Now, you could assume based on how well you know me, that I’m just not a fan of the absurd or chaotic and this kind of action comedy simply doesn’t play to me… and you couldn’t be more wrong. Before we went to the theater, several of us were sitting in a local restaurant, drinking and cackling hysterically about old Venture Bros. episodes. That show, along with AquaTeen Hunger Force and Archer, are some of the greatest cartoons ever made and they’re all in the same vein as Guardians. The one essential difference may be somewhat subtle: Venture Bros. is designed to be a parody of well-worn sci-fi/adventure tropes, specifically Jonny Quest. Archer is similarly a spoof of Bond/Bourne stories and ATHF is just a trip into the strange, but still loaded down with cultural cues from the geek world (like the Mooninites.)

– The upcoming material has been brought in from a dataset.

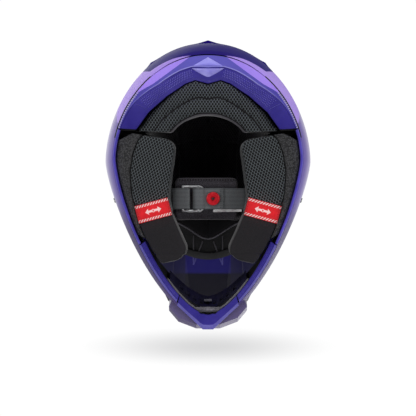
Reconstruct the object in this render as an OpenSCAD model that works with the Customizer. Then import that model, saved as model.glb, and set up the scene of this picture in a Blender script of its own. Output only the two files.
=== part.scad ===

Granted, sometimes you play to the capabilities of your actors. Comparing Guardians to Avengers once again, it’s obvious that there’s far more ability in a cast of Robert Downey, Jr., Tom Hiddleston, Mark Ruffalo, Chris Evans, Chris Helmsworth, Scarlett Johansson, and Jeremy Renner, among others. Chris Pratt, Zoe Saldana, Lee Pace, and the voice of Bradley Cooper just can’t quite keep up when it comes to watching people do interesting things on a screen. That stuff matters to me when I’m watching a film and one can argue that the personal talent and gravitas of someone like Downey keeps the one page plot of Avengers moving along, whereas Pratt doesn’t quite have the cachet to do the same thing for Guardians. Strong actors can work with weaker material and make it into something worthwhile. Not-so-strong actors often can't.
But, again, here I am attempting to make my case in technical terms when everyone else seems to “get it”, without question. I’m pretty far removed from the superhero days, as I haven’t regularly read anything of that sort other than Astro City (which is only barely a “superhero” comic) since the early 90s. Part of why I gave up on most of it was because they weren’t showing me anything new. When I could read a story in 1993 that instantly recalled something I’d read in 1978 because it was essentially the same plot, I start getting bored or I feel like I’ve passed the point where that stuff will ever be interesting and they’re just pandering to the new, younger audience which clearly doesn’t include me. By the same token, I’m still willing to watch most of what Marvel produces on the screen because it’s kind of dredging up that excitement and hope for exactly what I’m seeing from 20 and 30 years ago. I always wanted to see Iron Man on film and the first one was a great film; not just a great superhero film, but a great film, period. The ones that followed were not so much, but I’m still willing to see most of those classic characters in the theater because of what I’d read as a kid and an adult. I didn’t read about Rocket Raccoon 20 years ago (even though he first appeared in the 70s.) Is that the disconnect? I have a hard time believing that just being more familiar with the characters would have convinced me that the plot wasn’t complete boilerplate and Zoe Saldana could act her way out of a paper bag (even though I enjoyed her performance as Uhura in the first Star Trek reboot; again, it's possible that it was just the shallowness of the characters that was the main impediment.)
I guess there is something to be said for simply kicking back and "enjoying the ride" and I'm fine with doing that if the story intrigues me at all, but this one simply didn't. So, what am I missing? What is it that the vast majority of both public and critics seem to see in this movie that I simply don't get? This is far from the first time this has happened (see: Forrest Gump and Titanic), but it's the first I can recall where I was as baffled (I know precisely why I think those latter two sucked, but that's another post.)